Una inmensa mayoría del pueblo de Catalunya, de sus ciudadanos, compartimos los mismos anhelos de plenitud. Seguramente, sin embargo, hay que pasar de una etapa de grandes afirmaciones a otra en la que se nos reclama llenar de contenido las aspiraciones nacionales. Hemos de  decir qué queremos hacer con la libertad que reivindicamos. Y en este encuentro la universidad debe tener un papel esencial. Una universidad que tiene garantizada, por mandato constitucional, su autonomía pero que sufre las consecuencias, como otras instituciones del país, de un sistema de financiación deficiente y que vive flagelada por los recortes presupuestarios.

La reforma constitucional del 2011 (artículo 135), según la que todas las administraciones públicas deben adecuar sus actuaciones al principio de estabilidad presupuestaria, sitúa el pago de la deuda y sus intereses como prioritarios sobre cualquier otro pago o gasto corriente. Este cambio, por un lado, representa la hegemonía de la restricción económica sobre las obligaciones o compromisos sociales, ideológicos, con la ciudadanía, con el servicio público; y por otro marca un estilo de gobierno donde se pierde diálogo y se busca la confianza de un dinero que por definición es cobarde. Confianza que se quiere apoyar en la socialización de las obligaciones o pérdidas económicas a partir de la supremacía de la ley de presupuestos sobre cualquier otra ley dictada con anterioridad o posterioridad por medio de la cláusula de «si las disponibilidades presupuestarias lo permiten». Resultado:  ningún derecho social, laboral, cultural, ninguna preferencia ciudadana puede esquivar esta restricción económica.

Los gobiernos catalán y español deberían entender que no podemos perder nuestros derechos por la inconsistencia de las políticas económicas que se alternan, hasta no saber cuál es el camino bueno entre una austeridad que acaba criticándose, una expansión que no se puede financiar o una distribución injusta de la financiación. La universidad pública tampoco ha escapado a esta inconsistencia y ve cómo se reduce su financiación pública, se retrasan convocatorias y se limitan las posibilidades de estabilización, promoción y relevo generacional, lo que tiene como consecuencia una fragilidad de la suficiencia financiera y la posibilidad efectiva de ejercer la plena autonomía universitaria.

En estos momentos de incertidumbre es bueno escuchar a todos los sectores sensibles del país. La universidad es uno de ellos, y tiene mucho que decir. Debe haber una vía catalana para la universidad. Como debe haberla para la escuela, para la sanidad, para los transportes públicos, para las relaciones laborales, etcétera.

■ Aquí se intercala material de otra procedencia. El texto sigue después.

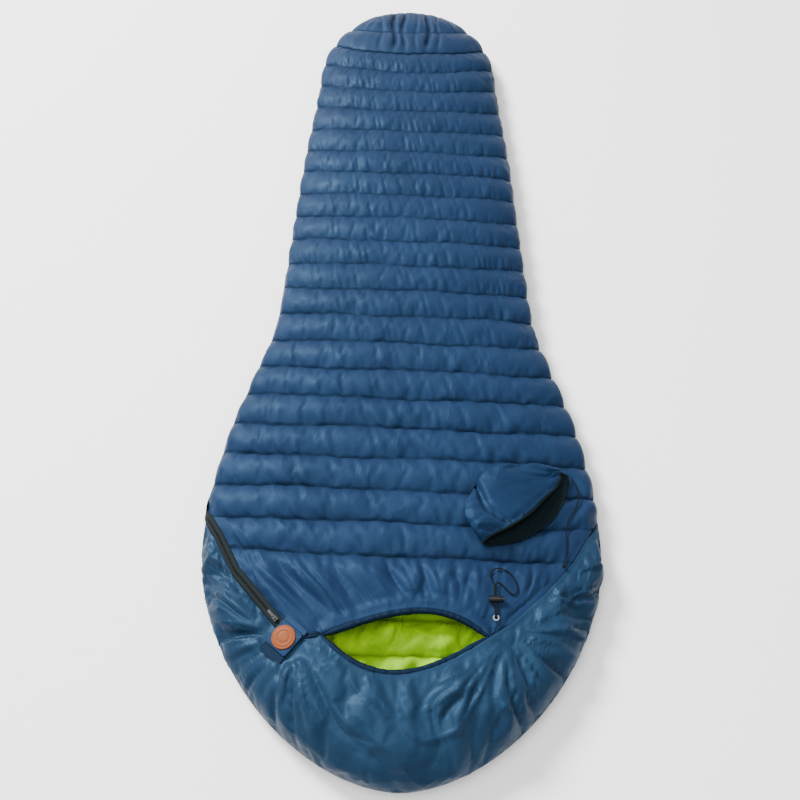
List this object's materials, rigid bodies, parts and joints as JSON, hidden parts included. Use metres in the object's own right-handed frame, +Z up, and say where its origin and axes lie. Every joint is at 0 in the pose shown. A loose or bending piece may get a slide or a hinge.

La queremos amplia, esta vía, pero sobre todo comprensiva de la importancia de dotar a los estudios superiores y a la investigación de nivel del potencial de recursos e internacionalización propios de un Estado homologable con los del resto de la Europa democrática.

En otro sentido, la universidad también puede contribuir a hacer más consistente el debate público sobre el futuro del país. A menudo observamos cómo los canales del diálogo entre los responsables políticos, los analistas y los opinantes discurren de forma sesgada y con una falta de reconocimiento de la posición del otro. Un mundo académico vigoroso, saludable, puede ser útil para dar grosor a la confrontación respetuosa de ideas y proyectos, siguiendo la estela de aquel gran rector de universidad que, en momentos mucho más trágicos que los nuestros, en un enloquecido 1936, apelaba, en el mejor espíritu universitario, a hacer posible una sociedad en la que el afán de convencer se impusiera siempre a la dinámica de vencedores y vencidos.